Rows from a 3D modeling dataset
################

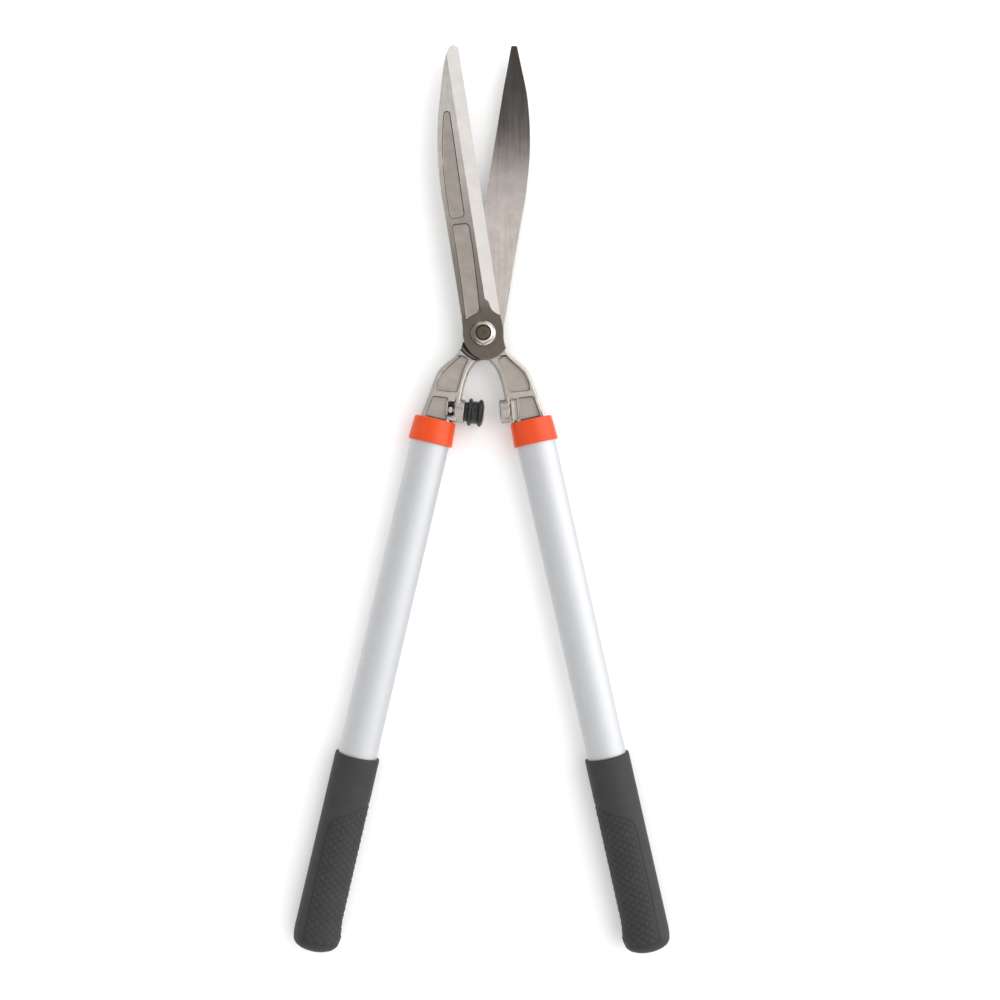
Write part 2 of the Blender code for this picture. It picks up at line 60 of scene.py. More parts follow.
# Blade. The cutting edge is straight from its root by the pivot to the tip.
EDGE_ROOT = Vector((12.1 * MM, 13.3 * MM))
EDGE_TIP = Vector((-18.6 * MM, 206.0 * MM))
GROUND_WIDTH = 9.2 * MM
EDGE_LAND = 0.7 * MM
PANEL_FILLET = 0.55 * MM
BLADE_PANEL_DEPTH = 0.8 * MM
BRACKET_PANEL_DEPTH = 2.5 * MM
BLADE_PANEL_FLOOR = BLADE_THICKNESS - BLADE_PANEL_DEPTH
BRACKET_PANEL_FLOOR = BRACKET_REACH - BRACKET_PANEL_DEPTH
PANEL_CUT = 10 * MM
DISC_CLEAR_RADIUS = 19.4 * MM
RUB_CLEAR_RADIUS = 20.4 * MM
BLADE_CLEAR_START = -9 * MM
DISC_SIDES = 128

# Rounded edges of a forging: full on the bracket, less on the blade, and none on the land of the
# cutting edge or past the end of the shank.
EDGE_ROUNDING = 0.6 * MM
BLADE_ROUNDING_SHARE = 0.45
SHARP_ANGLE = math.radians(32)
BLADE_ROOT = -2 * MM
SHANK_END = -63 * MM
LAND_TOP = FACE_GAP + EDGE_LAND * 1.2
CUTTING_START = 13 * MM
CUTTING_SIDE = -19 * MM
FORGING_MERGE = 0.02 * MM

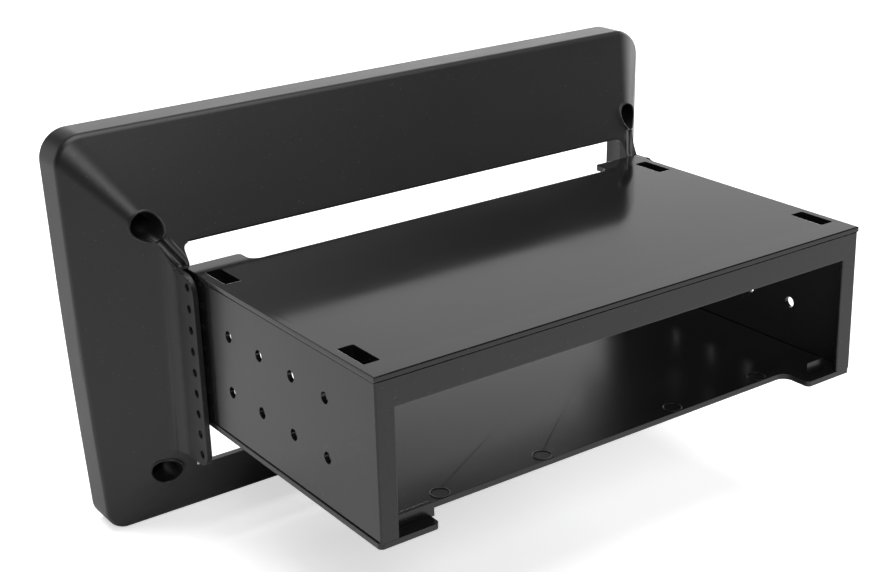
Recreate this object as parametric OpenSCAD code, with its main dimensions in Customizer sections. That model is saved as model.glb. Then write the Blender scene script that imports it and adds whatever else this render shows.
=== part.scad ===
// Rear shell of a large screen bezel with a single-bay box held between its two side flanges.
// Frame: x across the width, y from the screen side to the rear, z up from the rim's lower edge.
// The centre of the width and of the depth lies on the origin. All sizes are in millimetres.

/* [Show] */
// Which sub-part to draw

/* [Rim] */
// Outer width of the rim at its upper edge
rim_w = 234.2; // [228:0.1:244]
// Outer height of the rim
rim_h = 135.6; // [130:0.1:142]
// How far each side of the rim leans inwards from top to bottom
rim_lean = 4.3; // [0:0.1:6]
// How far each side of the rim bows outwards at mid-height
rim_bow = 0.8; // [0:0.1:1.4]
// Depth of the straight band round the rim
rim_band = 12.2; // [8:0.1:16]
// Wall thickness of the band
rim_t = 3.0; // [2:0.1:4]
// Corner radius at the upper corners
rim_r_top = 9.5; // [6:0.1:14]
// Corner radius at the lower corners
rim_r_low = 7.0; // [5:0.1:14]
// Radius of the soft edge between the band and the sloping panels
rim_soft_r = 3.0; // [1:0.1:4]

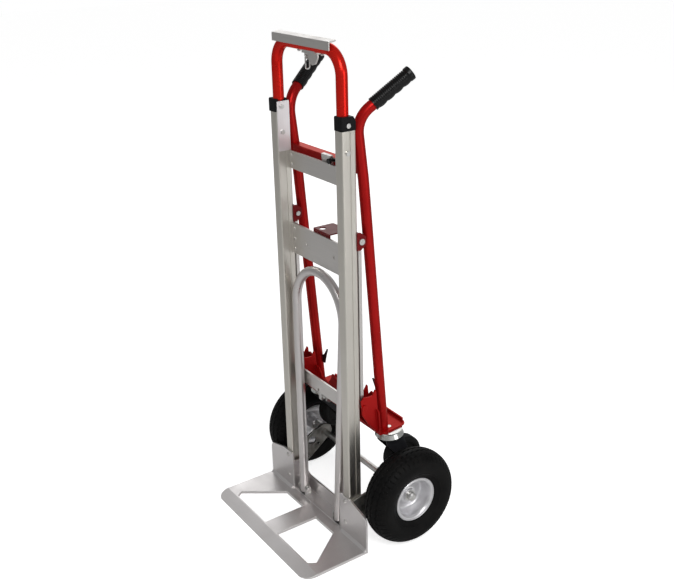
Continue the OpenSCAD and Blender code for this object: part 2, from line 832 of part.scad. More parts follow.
module caster_wheel(side) {
    color("#151515") at_king_pin(side) translate([0, trail, -caster_drop]) difference() {
        x_revolve() {
            difference() {
                union() {
                    translate([caster_d / 2 - 7, -caster_w / 2 + 7]) square([7, caster_w - 14]);
                    translate([4, -caster_w / 2]) square([caster_d / 2 - 11, caster_w]);
                    for (s = [-1, 1]) translate([caster_d / 2 - 7, s * (caster_w / 2 - 7)]) circle(7);
                }
                for (s = [-1, 1]) translate([14, s * caster_w / 2 - 5]) square([20, 10]);
            }
        }
        x_bar(-40, 40, 8 + 2 * ease, 0, 0);
    }
}

module caster_axle(side) {
    leg_x = caster_w / 2 + 5;
    color("lightgray") at_king_pin(side) {
        x_bar(-leg_x - 0.2, leg_x + 0.2, 8, trail, -caster_drop);
        x_bar(leg_x + 0.2, leg_x + 5, 13, trail, -caster_drop);
        translate([-leg_x - 5, trail, -caster_drop]) rotate([0, 90, 0]) cylinder(h = 4.8, d = 14, $fn = 6);
    }
}

rail(-1);  // rail_left
rail(1);  // rail_right
rail_caps();
handle_loop();
handle_plates();
handle_bolts();
handle_cover();
cover_screws();
ring_bracket();
pull_ring();
upper_cross_plate();
middle_cross_plate();
lower_cross_bar();
cross_plate_rivets();
catch_bracket();
nose_lock_barrel();
nose_lock_pin();
toe_plate();
toe_bolts();
axle_bracket(-1);  // axle_bracket_left
axle_bracket(1);  // axle_bracket_right
axle();
axle_spacers();
axle_washers();
axle_end_caps();
tyre(-1);  // tyre_left
tyre(1);  // tyre_right
rim(-1);  // rim_left
rim(1);  // rim_right
wheel_hub(-1);  // wheel_hub_left
wheel_hub(1);  // wheel_hub_right
wheel_bearings(-1);  // wheel_bearings_left
wheel_bearings(1);  // wheel_bearings_right
valve(-1);  // valve_left
valve(1);  // valve_right
nose_loop();
nose_feet();
nose_lugs();
nose_pins();
arm_bracket(-1);  // arm_bracket_left
arm_bracket(1);  // arm_bracket_right
arm(-1);  // arm_left
arm(1);  // arm_right
arm_pins_upper();
arm_pins_lower();
rear_tubes();
rear_cross_bar();
caster_shelf();
shelf_claws();
grip(-1);  // grip_left
grip(1);  // grip_right
latch_housing();
latch_bolt();
caster_heads();
caster_fork(-1);  // caster_fork_left
caster_fork(1);  // caster_fork_right
caster_wheel(-1);  // caster_wheel_left
caster_wheel(1);  // caster_wheel_right
caster_axle(-1);  // caster_axle_left
caster_axle(1);  // caster_axle_right
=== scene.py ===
"""Looks for the convertible hand truck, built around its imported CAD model. Metres, +Z up.

The CAD nodes keep their shapes and get node materials. The tyres, rims, caster wheels and grips are
rebuilt here with finer shapes and stand for their CAD nodes.
"""

import json
import math

import bmesh
import bpy
from mathutils import Matrix, Vector


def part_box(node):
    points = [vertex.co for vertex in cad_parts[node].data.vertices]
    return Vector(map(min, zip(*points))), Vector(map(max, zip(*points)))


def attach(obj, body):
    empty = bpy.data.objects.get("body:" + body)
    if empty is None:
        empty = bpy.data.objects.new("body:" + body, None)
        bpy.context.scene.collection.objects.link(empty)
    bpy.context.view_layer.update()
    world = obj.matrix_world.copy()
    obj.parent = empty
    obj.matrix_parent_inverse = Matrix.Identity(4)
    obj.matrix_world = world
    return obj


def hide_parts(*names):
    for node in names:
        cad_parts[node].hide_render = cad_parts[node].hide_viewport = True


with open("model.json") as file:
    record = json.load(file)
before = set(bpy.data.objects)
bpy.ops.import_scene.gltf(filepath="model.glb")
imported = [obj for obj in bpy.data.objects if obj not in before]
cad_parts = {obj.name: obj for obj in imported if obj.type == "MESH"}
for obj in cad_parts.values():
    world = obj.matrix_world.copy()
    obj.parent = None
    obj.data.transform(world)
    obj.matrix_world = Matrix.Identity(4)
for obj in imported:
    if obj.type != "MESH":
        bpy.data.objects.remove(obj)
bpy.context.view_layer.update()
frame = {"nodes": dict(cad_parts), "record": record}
NODES = frame["nodes"]
MM = 0.001
BEVEL_SAMPLES = 4


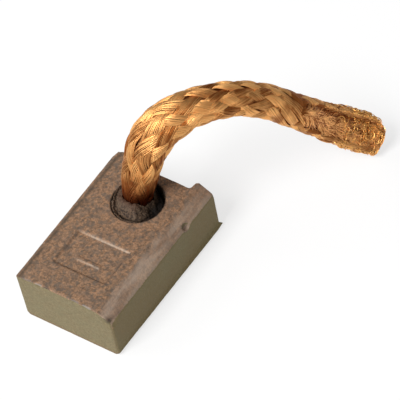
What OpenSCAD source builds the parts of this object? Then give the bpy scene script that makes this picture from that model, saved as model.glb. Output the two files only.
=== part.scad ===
// Carbon brush of copper and graphite, with a braided copper shunt tamped into it.
// The block lies on its plain side: contact face towards -Y, spring end towards +Y,
// pressed face up. The origin is at the middle of the side that it lies on.

/* [Block] */
// Width of the block, across the holder
block_width = 10; // [9:0.1:13]
// Length of the block, from the contact face to the spring end
block_length = 15.9; // [15:0.1:20]
// Thickness of the block, at the crown of its pressed face
block_height = 5.6; // [5.2:0.1:7]
// How far the pressed face falls from its crown to its long edges
crown = 0.17; // [0.05:0.01:0.2]
// Break along the two long edges of the plain side
edge_break = 0.4; // [0.1:0.05:0.6]
// Break of the two upright edges at the contact face
corner_break = 0.15; // [0.05:0.05:0.4]

/* [Long bevels] */
// Width of the wide bevel, seen from above
wide_bevel_width = 1.3; // [0.8:0.05:1.6]
// Drop of the wide bevel
wide_bevel_drop = 0.8; // [0.4:0.05:1]
// Radius where the wide bevel runs into the side
wide_bevel_blend = 0.5; // [0.1:0.05:1]
// Width of the narrow bevel, seen from above
narrow_bevel_width = 0.45; // [0.2:0.05:0.8]
// Drop of the narrow bevel
narrow_bevel_drop = 0.15; // [0.1:0.05:0.6]

/* [Spring seat] */
// Width of the notch that the spring presses in
seat_width = 6.6; // [4:0.1:7.2]
// Depth of the notch
seat_depth = 0.9; // [0.7:0.05:1.2]
// Radius in the corners of its floor
seat_fillet = 0.25; // [0.1:0.05:0.3]
// Radius at its mouth, on each horn
seat_mouth = 0.4; // [0.1:0.05:0.4]

/* [Pressed mark] */
// Width of the shallow field pressed into the face
mark_width = 5.5; // [3:0.1:6.5]
// Length of the field
mark_length = 3.9; // [2:0.1:4.5]
// Depth of the field, below the crown
mark_depth = 0.22; // [0.15:0.01:0.4]
// Distance from the contact face to the field
mark_setback = 2.75; // [2:0.05:3.2]
// Sideways shift of the field
mark_shift = -0.1; // [-0.5:0.1:0.5]
// Width of the raised bar in the field
bar_width = 2.4; // [1:0.1:2.8]
// Breadth of the bar, along the block
bar_breadth = 0.3; // [0.2:0.05:0.6]
// Distance from the near side of the field to the bar
bar_setback = 1.2; // [0.6:0.1:1.4]
// Height of the bar above the floor of the field
bar_height = 0.1; // [0.05:0.01:0.14]

/* [Tamping hole] */
// Diameter of the hole that the shunt is tamped into
hole_diameter = 4.8; // [4.4:0.1:5.2]
// Depth of the hole, from the crown
hole_depth = 3.6; // [3:0.1:4]
// Distance from the spring end to the hole's axis
hole_setback = 4.25; // [3.6:0.05:4.5]

/* [Tamping powder] */
// How far the powder lies below the crown at the rim of the hole
powder_sink = 0.3; // [0.2:0.05:0.5]
// Width of the groove between the rim and the mound
groove_width = 0.2; // [0.1:0.05:0.3]
// Height of the mound above the crown
mound_rise = 0.5; // [0.2:0.05:0.8]
// Width of the mound's top around the shunt
mound_land = 0.2; // [0.1:0.05:0.4]
// Slope of the mound's flank, in degrees
mound_slope = 40; // [30:1:60]

/* [Shunt] */
// Diameter of the braid
shunt_diameter = 3.2; // [3:0.1:3.6]
// Diameter of the braid where the powder grips it
root_diameter = 2.9; // [2.6:0.1:3]
// Thickness of the powder under the end of the braid
root_cover = 0.4; // [0.2:0.1:0.8]
// How far off the hole's axis the braid stands, sideways
root_shift_x = -0.3; // [-0.4:0.05:0.4]
// How far off the hole's axis the braid stands, towards the spring end
root_shift_y = 0.6; // [0:0.05:0.7]
// Direction that the braid arches in, from +X towards +Y
arch_turn = 54.3; // [40:0.1:60]
// Width of the flattened tail
tail_width = 3.8; // [3.4:0.1:4.4]
// Thickness of the flattened tail
tail_thickness = 2.4; // [2:0.1:2.6]
// Length over which the braid flattens to its tail
tail_length = 9; // [6:0.5:12]
// Roll of the flattened tail about the braid
tail_roll = 54; // [0:1:90]

/* [Hidden] */

graphite_brown = [0.50, 0.40, 0.34];
powder_grey = [0.33, 0.29, 0.26];
copper = [0.80, 0.55, 0.33];

// Overlap of cutting shapes with open air
over = 1;

// Block
half_width = block_width / 2;
half_length = block_length / 2;
edge_z = block_height - crown;
crown_left = narrow_bevel_width - half_width;
crown_right = half_width - wide_bevel_width;
crown_middle = (crown_left + crown_right) / 2;
crown_chord = crown_right - crown_left;
crown_radius = (pow(crown_chord / 2, 2) + pow(crown, 2)) / (2 * crown);
wide_bevel_angle = atan2(wide_bevel_drop, wide_bevel_width);
narrow_bevel_angle = atan2(narrow_bevel_drop, narrow_bevel_width);
blend_turn = 90 - wide_bevel_angle;
blend_z = edge_z - wide_bevel_drop - wide_bevel_blend * tan(blend_turn / 2);
sky_z = block_height + over;

// Chip broken out of the lower edge of the wide bevel
chip_radius = 0.5;
chip_setback = 4.2;
chip_centre = [half_width + 0.08, half_length - chip_setback, edge_z - wide_bevel_drop + 0.12];

// Hole, powder and root of the shunt
hole_y = half_length - hole_setback;
hole_floor = block_height - hole_depth;
powder_rim = block_height - powder_sink;
mound_top = block_height + mound_rise;
mound_radius = root_diameter / 2 + mound_land;
mound_run = (mound_top - hole_floor) / tan(mound_slope);
root_x = root_shift_x;
root_y = hole_y + root_shift_y;
root_floor = hole_floor + root_cover;

// Route of the braid above the powder: how far out from its root, and how high above the
// surface that the block lies on. Its first point is at the top of the mound.
route = [
    [0, 6.1], [0.5, 7.9], [1.1, 9.7], [1.9, 11.4], [3.2, 12.8], [4.8, 13.5], [6.6, 13.7],
    [8.5, 13.4], [10.3, 12.8], [11.9, 11.8], [13.3, 10.6], [14.6, 9.2], [15.9, 7.8],
    [17.2, 6.4], [18.5, 5.1], [19.8, 3.8], [21.1, 2.5], [22.3, 1.35]
];
route_steps = 3;
sides = 8;
swell_length = 2.5;

// ---------------------------------------------------------------- helpers

// Points on an arc, both ends included
function arc(centre, radius, from, to, steps) =
    [for (i = [0 : steps]) let (a = from + (to - from) * i / steps)
        centre + radius * [cos(a), sin(a)]];

// One coordinate of a Catmull-Rom curve between b and c
function spline(a, b, c, d, t) =
    b + t / 2 * (c - a + t * (2 * a - 5 * b + 4 * c - d + t * (3 * (b - c) + d - a)));

// The route's first point follows the top of the mound, and its last one stays put
reach = route[len(route) - 1].x;
function lifted(p) = [p.x, p.y + (mound_top - route[0].y) * (1 - p.x / reach)];
knots = [for (p = route) lifted(p)];
last = len(knots) - 1;
function knot(i) = i < 0 ? 2 * knots[0] - knots[1] : knots[min(i, last)];

arch = [for (i = [0 : last - 1], k = [0 : route_steps - 1])
    spline(knot(i - 1), knot(i), knot(i + 1), knot(i + 2), k / route_steps)];
line = concat([[0, root_floor], [0, mound_top - 0.001]], arch, [knots[last]]);
rings = len(line);
function gap(i) = norm(line[i] - line[i - 1]);
function sum_to(v, i) = i < 0 ? 0 : v[i] + sum_to(v, i - 1);
steps_along = [for (i = [0 : rings - 1]) i < 2 ? 0 : gap(i)];
along = [for (i = [0 : rings - 1]) sum_to(steps_along, i)];
free_length = along[rings - 1];

// 0 below the first value, 1 above the second, smooth between
function ease(x, from, to) =
    let (t = max(0, min(1, (x - from) / (to - from)))) t * t * (3 - 2 * t);

// ---------------------------------------------------------------- block

// Section across the block, in X and Z; its top is left open for the crown
module block_section() {
    polygon(concat(
        [[edge_break - half_width, 0], [half_width - edge_break, 0], [half_width, edge_break]],
        arc([half_width - wide_bevel_blend, blend_z], wide_bevel_blend, 0, blend_turn, 8),
        [[half_width - wide_bevel_width - (sky_z - edge_z) / tan(wide_bevel_angle), sky_z],
         [narrow_bevel_width - half_width + (sky_z - edge_z) / tan(narrow_bevel_angle), sky_z],
         [-half_width, edge_z - narrow_bevel_drop], [-half_width, edge_break]]
    ));
}

// Half of the outline seen from above, on +X, from the contact face to the notch's middle
function half_outline() = let (
        notch = seat_width / 2,
        mouth = [notch + seat_mouth, half_length - seat_mouth],
        corner = [notch - seat_fillet, half_length - seat_depth + seat_fillet]
    ) concat(
        [[half_width - corner_break, -half_length], [half_width, corner_break - half_length],
         [half_width, half_length]],
        arc(mouth, seat_mouth, 90, 180, 6),
        arc(corner, seat_fillet, 0, -90, 6)
    );

module block_plan() {
    right = half_outline();
    count = len(right);
    polygon(concat(right, [for (i = [1 : count]) [-right[count - i].x, right[count - i].y]]));
}

// Shallow field with one plain raised bar
module pressed_mark() {
    floor_z = block_height - mark_depth;
    translate([mark_shift - mark_width / 2, mark_setback - half_length, floor_z])
        difference() {
            cube([mark_width, mark_length, mark_depth + over]);
            translate([(mark_width - bar_width) / 2, bar_setback, -over])
                cube([bar_width, bar_breadth, bar_height + over]);
        }
}

module brush_block() {
    color(graphite_brown)
    difference() {
        intersection() {
            translate([0, half_length, 0])
                rotate([90, 0, 0])
                    linear_extrude(block_length) block_section();
            linear_extrude(sky_z) block_plan();
            translate([crown_middle, half_length + over, block_height - crown_radius])
                rotate([90, 0, 0])
                    cylinder(r = crown_radius, h = block_length + 2 * over, $fn = 480);
        }
        pressed_mark();
        translate([0, hole_y, hole_floor])
            cylinder(d = hole_diameter, h = hole_depth + over, $fn = 96);
        translate(chip_centre) sphere(r = chip_radius, $fn = 32);
    }
}

// ---------------------------------------------------------------- powder and shunt

// Plug of powder that fills the hole, with a mound around the braid
module tamped_powder() {
    color(powder_grey)
    difference() {
        union() {
            translate([0, hole_y, hole_floor])
                cylinder(d = hole_diameter, h = powder_rim - hole_floor, $fn = 96);
            intersection() {
                translate([0, hole_y, hole_floor])
                    cylinder(r = hole_diameter / 2 - groove_width, h = mound_top - hole_floor,
                        $fn = 96);
                translate([root_x, root_y, hole_floor])
                    cylinder(r1 = mound_radius + mound_run, r2 = mound_radius,
                        h = mound_top - hole_floor, $fn = 96);
            }
        }
        translate([root_x, root_y, root_floor])
            rotate(arch_turn)
                cylinder(d = root_diameter, h = mound_top - root_floor + over, $fn = sides);
    }
}

// One ring of the braid, round at first and flattened towards the tail
function ring(i) = let (
        before = line[max(i - 1, 0)],
        after = line[min(i + 1, rings - 1)],
        rise = i < 3 ? 90 : atan2(after.y - before.y, after.x - before.x),
        out = [cos(arch_turn), sin(arch_turn), 0],
        up = [-sin(rise) * out.x, -sin(rise) * out.y, cos(rise)],
        aside = [out.y, -out.x, 0],
        swell = ease(along[i], 0, swell_length),
        flat = ease(along[i], free_length - tail_length, free_length),
        round_r = root_diameter / 2 + (shunt_diameter - root_diameter) / 2 * swell,
        wide = round_r + (tail_width / 2 - round_r) * flat,
        thin = round_r + (tail_thickness / 2 - round_r) * flat,
        centre = [root_x, root_y, 0] + line[i].x * out + [0, 0, line[i].y]
    )
    [for (k = [0 : sides - 1]) let (
            a = 360 * k / sides,
            across = thin * cos(a - tail_roll),
            length_wise = wide * sin(a - tail_roll),
            u = across * cos(tail_roll) - length_wise * sin(tail_roll),
            v = across * sin(tail_roll) + length_wise * cos(tail_roll)
        ) centre + u * up + v * aside];

module copper_shunt() {
    ends = [[for (k = [0 : sides - 1]) k],
            [for (k = [sides - 1 : -1 : 0]) (rings - 1) * sides + k]];
    skin = [for (i = [0 : rings - 2], k = [0 : sides - 1], half = [0, 1]) let (
            a = i * sides + k,
            b = i * sides + (k + 1) % sides
        ) half == 0 ? [a, a + sides, b] : [b, a + sides, b + sides]];
    color(copper)
        polyhedron(points = [for (i = [0 : rings - 1]) each ring(i)], faces = concat(ends, skin));
}

brush_block();
tamped_powder();
copper_shunt();
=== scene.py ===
"""Looks of a carbon brush: a copper-graphite block with a braided copper shunt tamped into it."""

import math

import bmesh
import bpy
import numpy as np
from mathutils import Matrix, Vector, noise


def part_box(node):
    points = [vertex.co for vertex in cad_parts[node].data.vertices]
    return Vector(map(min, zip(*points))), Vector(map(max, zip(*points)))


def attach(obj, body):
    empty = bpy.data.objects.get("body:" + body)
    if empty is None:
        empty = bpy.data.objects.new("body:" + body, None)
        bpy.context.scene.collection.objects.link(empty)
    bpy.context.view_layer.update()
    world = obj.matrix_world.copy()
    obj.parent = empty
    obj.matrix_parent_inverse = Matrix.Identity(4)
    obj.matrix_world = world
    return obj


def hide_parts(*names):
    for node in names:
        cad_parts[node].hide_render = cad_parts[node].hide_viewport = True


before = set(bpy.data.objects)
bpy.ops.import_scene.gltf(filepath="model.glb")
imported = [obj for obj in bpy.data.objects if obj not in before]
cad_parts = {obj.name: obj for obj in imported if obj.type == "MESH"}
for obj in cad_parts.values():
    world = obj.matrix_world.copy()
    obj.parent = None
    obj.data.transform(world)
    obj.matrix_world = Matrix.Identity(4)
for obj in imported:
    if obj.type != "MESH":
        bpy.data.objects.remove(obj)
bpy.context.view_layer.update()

MM = 0.001
rng = np.random.default_rng(7)

# ------------------------------------------------------------------ camera

AZIMUTH = math.radians(43.1)
ELEVATION = math.radians(49.7)
ROLL = math.radians(-12.45)
TARGET = Vector((5.10, 6.01, 6.00)) * MM
DISTANCE = 216.3 * MM
LENS_MM = 225


def make_camera():
    back = Vector((math.sin(AZIMUTH) * math.cos(ELEVATION),
                   -math.cos(AZIMUTH) * math.cos(ELEVATION),
                   math.sin(ELEVATION)))
    level = back.cross(Vector((0, 0, -1))).normalized()
    upright = back.cross(level)
    right = level * math.cos(ROLL) + upright * math.sin(ROLL)
    up = upright * math.cos(ROLL) - level * math.sin(ROLL)
    data = bpy.data.cameras.new("camera")
    data.lens = LENS_MM
    data.sensor_width = 36
    data.clip_start = 0.005
    camera = bpy.data.objects.new("camera", data)
    bpy.context.scene.collection.objects.link(camera)
    turn = Matrix((right, up, back)).transposed().to_4x4()
    camera.matrix_world = Matrix.Translation(TARGET + back * DISTANCE) @ turn
    bpy.context.scene.camera = camera


make_camera()

# ------------------------------------------------------------------ route of the shunt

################

*REQUIREMENT*
Repeat, exactly as they stand above, the lines from the line with "skin = [for" to the line with "rng = np.random.default_rng(7)", both lines included.

*REPLY TO THE EXERCISE*
    skin = [for (i = [0 : rings - 2], k = [0 : sides - 1], half = [0, 1]) let (
            a = i * sides + k,
            b = i * sides + (k + 1) % sides
        ) half == 0 ? [a, a + sides, b] : [b, a + sides, b + sides]];
    color(copper)
        polyhedron(points = [for (i = [0 : rings - 1]) each ring(i)], faces = concat(ends, skin));
}

brush_block();
tamped_powder();
copper_shunt();
=== scene.py ===
"""Looks of a carbon brush: a copper-graphite block with a braided copper shunt tamped into it."""

import math

import bmesh
import bpy
import numpy as np
from mathutils import Matrix, Vector, noise


def part_box(node):
    points = [vertex.co for vertex in cad_parts[node].data.vertices]
    return Vector(map(min, zip(*points))), Vector(map(max, zip(*points)))


def attach(obj, body):
    empty = bpy.data.objects.get("body:" + body)
    if empty is None:
        empty = bpy.data.objects.new("body:" + body, None)
        bpy.context.scene.collection.objects.link(empty)
    bpy.context.view_layer.update()
    world = obj.matrix_world.copy()
    obj.parent = empty
    obj.matrix_parent_inverse = Matrix.Identity(4)
    obj.matrix_world = world
    return obj


def hide_parts(*names):
    for node in names:
        cad_parts[node].hide_render = cad_parts[node].hide_viewport = True


before = set(bpy.data.objects)
bpy.ops.import_scene.gltf(filepath="model.glb")
imported = [obj for obj in bpy.data.objects if obj not in before]
cad_parts = {obj.name: obj for obj in imported if obj.type == "MESH"}
for obj in cad_parts.values():
    world = obj.matrix_world.copy()
    obj.parent = None
    obj.data.transform(world)
    obj.matrix_world = Matrix.Identity(4)
for obj in imported:
    if obj.type != "MESH":
        bpy.data.objects.remove(obj)
bpy.context.view_layer.update()

MM = 0.001
rng = np.random.default_rng(7)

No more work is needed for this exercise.